Quote:
Originally Posted by heehaww
Two people are playing hold'em heads-up and are dealt preflop hands. The expected number of red cards in each hand is 1. If we expose one person's hand and both cards are red, that certainly changes the other hand's expected # of reds.
Suppose the population is 51 and that the mean IQ of the population is 100 (ie the sum of all 51 IQ's is 5100). Suppose instead of knowing the 1 person's IQ, we know 49 IQ's and that they're all 101, for a total sum of 4949. Does that info not change the expected IQ of the 50th person in the sample? Or better yet, suppose an IQ of 0 and non-integer IQ's are possible and suppose the 49 IQ's are all 5100/49. What is then the expected IQ of the 50th person?
1) Let's suppose that you allow a computer to randomly assign the values of red or black to two cards (which we will call hand 1). We look at it and see they are both red. We now get to predict how many red cards will come up if we do this a second time (hand 2). Your holdem situation is different because the probability of a red card changes once the values have been revealed, because now you have probability of a red card being 48% instead of 50%.
2) Let's take a look at the scenario you created. You have constructed a population that has 51 people - 49 have a single value (101) and 2 have values that combine to equal 151. Somehow you have randomly selected 2 cases to not be in your large group, and against all odds, the only two that you picked happen to be the weird 2. You are then using basically a degrees of freedom problem showing that if we know the sum of all values and the sum of all the values except 1, we can figure out what that 1 is.
This is just not how sampling theory works - it is a theory based on what happens when you randomly select members of a population to be in a sample. The important word here is "randomly" - not "biased in such a way as to demonstrate a possible outcome".

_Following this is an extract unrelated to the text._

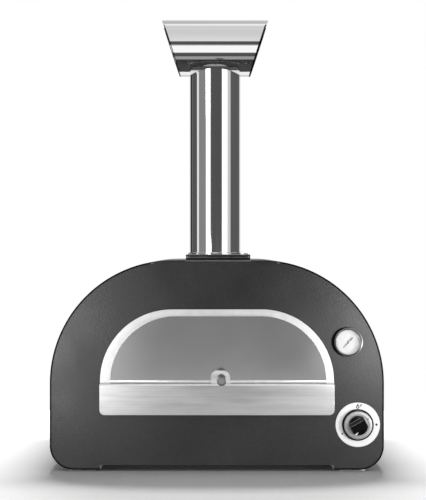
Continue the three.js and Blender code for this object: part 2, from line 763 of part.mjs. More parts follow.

Again, using the computer selection - imagine you tell the computer to generate a single number at random, from a population with a mean of 100 and a standard deviation of 15. That number is 150. Now, have it do the same thing again and generate 49 additional numbers using the same parameters. The expected value of the mean for that group of 49 is going to be 100.
So, as long as the population size isn't very small with respect to the 50 in the sample, knowing 1 value isn't going to impact what you think about the other 49. Since the population size was not mentioned in the problem, there is no adjustment that can be made to account for it. If there were an adjustment to be made for population size, the answer would vary depending on that size, and therefore there would be no exact correct answer to the problem.